Вчера к ночи чертовски похолодало, температура упала до минус 43 градусов. Но в мешке было уютно и тепло. Правда в середине ночи я почувствовал, что мокрый, как мышь. Ну, думаю, опять этот поганый кашель, неужели в легкие все спустилось, хотя я предусмотрительно надел совершенно другое белье, тонкое и без всякого утеплителя, только в носки сунул каталитические обогреватели, которые, кстати, очень хорошо работают. Тем не менее проснулся от этого, не совсем приятного ощущения и сразу же почувствовал, что погода изменилась. Прежде всего мне показалось, что потеплело. Изменения температуры чувствуешь сразу: если из щели мешка высовываешь нос и его не обжигает, то это значит, что температура значительно выше минус сорока градусов, при которой мы засыпали. Я сразу же списал ночное отпотевание на счет внезапного изменения температуры окружающего воздуха, и эта версия понравилась мне много больше. Уилл тоже пробурчал из своего мешка: «Виктор, что-то потеплело». Это окончательно убедило меня в том, что мои чувства меня не обманывают. После этого пробуждения сон не возвращался, да и было уже примерно полдевятого утра, светлело. Снаружи было тихо. Видно было, что день пасмурный, потому-то, наверное, и потеплело. Так, в полудреме, я провалялся до одиннадцати часов, покашливая и ощущая ломоту в спине, размышляя, что после вчерашнего разговора представляется удобный случай принять всем решение закончить экспедицию, не начав ее, поскольку подготовка к ней могла быть и лучше. Однако не поздновато ли, заехав так далеко, менять решение?

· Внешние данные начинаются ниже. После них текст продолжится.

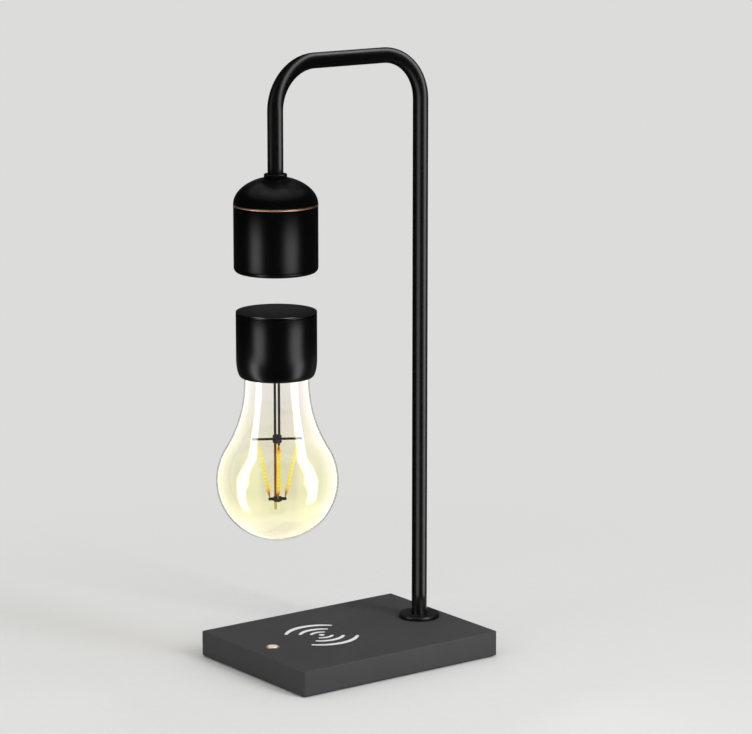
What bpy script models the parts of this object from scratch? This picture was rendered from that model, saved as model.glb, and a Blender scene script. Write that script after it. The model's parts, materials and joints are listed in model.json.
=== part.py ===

Аргумент Ульрика о том, что даже если нас доставят на 82-ю параллель, то все равно на границе паковых льдов будет не найти места для ночевки, не показался мне очень убедительным, потому что поля многолетнего льда там весьма распространены и всегда можно выбрать участок, где палатки и собаки будут в безопасности. И, тем не менее, мне показалось, что решение отказаться от участия в экспедиции Ульрик принял еще до нашего вчерашнего разговора. Уилл выглядел очень подавленным и периодически, как сомнамбула, повторял: «Я не могу в это поверить». Он сказал мне что если Ульрик откажется от участия в экспедиции, то Мартин, скорее всего, последует его примеру. Ситуация развивалась по самому мрачному и неожиданному сценарию.
В шесть часов вечера мы собрались у нас в палатке. Пришли все, сели в кружок. Ульрик опять изложил свою точку зрения. Каждый высказался. Уилл сказал, что он собирается продолжать поход. До этого он спросил, готов ли я пойти с ним. Я ответил: «Да, я с тобой пойду, если все так случится, мы вдвоем на одной упряжке дотянем, не впервой». Об этом было сообщено команде. Мне не хотелось говорить за других, к тому же я думаю, что одна упряжка и два человека еще сохраняют мобильность, позволяющую ориентироваться в сложной ситуации.
Мартин подтвердил свое решение выйти из игры, если Ульрик уйдет, заявив при этом, что Ульрик в последние дни был единственным лидером команды, который всех вел. Практически так оно и было, потому что мы с Уиллом были пока явно не в форме и подчинялись общему движению группы. С этим упреком нам пришлось согласиться, хотя, конечно, ни у кого из присутствующих и, прежде всего, у нас с Уиллом не возникало и тени сомнения, что это лидерство Ульрика – явление временное и вынужденное. Команда стала распадаться на глазах. Я для себя решение принял – стоять до последнего. Меня больше заботило то, каким образом можно выйти из этого положения с минимальными последствиями для дела, которое мы начали с Уиллом три года назад и, естественно, хотели завершить достойно.